Figure 2. Dual-core systems enable multitasking operating systems to execute two tasks simultaneously
The OS executes multiple applications more efficiently by splitting the different applications, or processes, between the separate CPU cores. The computer can spread the work - each core is managing and switching through half as many applications as before - and deliver better overall throughput and performance. In effect, the applications are running in parallel.
Multithreading extends the idea of multitasking into applications, so you can subdivide specific operations within a single application into individual threads. Each of the threads can run in parallel. The OS divides processing time not only among different applications, but also among each thread within an application.

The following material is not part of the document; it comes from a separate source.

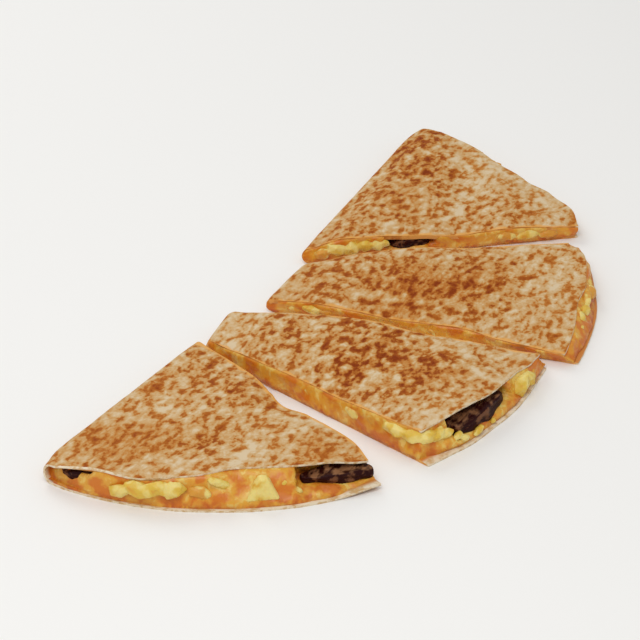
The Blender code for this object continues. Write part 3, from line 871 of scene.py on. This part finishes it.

In a multithreaded National Instruments LabVIEW program, an example application might be divided into four threads - a user interface thread, a data acquisition thread, network communication, and a logging thread. You can prioritize each of these so that they operate independently. Thus, in multithreaded applications, multiple tasks can progress in parallel with other applications that are running on the system.
Figure 3. Dual-core system enables multithreading
Applications that take advantage of multithreading have numerous benefits, including the following:
More efficient CPU use
Better system reliability
Improved performance on multiprocessor computers
In many applications, you make synchronous calls to resources, such as instruments. These instrument calls often take a long time to complete. In a single-threaded application, a synchronous call effectively blocks, or prevents, any other task within the application from executing until the operation completes. Multithreading prevents this blocking.
While the synchronous call runs on one thread, other parts of the program that do not depend on this call run on different threads. Execution of the application progresses instead of stalling until the synchronous call completes. In this way, a multithreaded application maximizes the efficiency of the CPU because it does not idle if any thread of the application is ready to run.
4. Multithreading with LabVIEW
LabVIEW automatically divides each application into multiple execution threads. The complex tasks of thread management are transparently built into the LabVIEW execution system.
Figure 4. LabVIEW uses multiple execution threads
5. Multitasking in LabVIEW
LabVIEW uses preemptive multithreading on OSs that offer this feature. LabVIEW also uses cooperative multithreading. OSs and processors with preemptive multithreading employ a limited number of threads, so in certain cases, these systems return to using cooperative multithreading.
The execution system preemptively multitasks VIs using threads. However, a limited number of threads are available. For highly parallel applications, the execution system uses cooperative multitasking when available threads are busy. Also, the OS handles preemptive multitasking between the application and other tasks.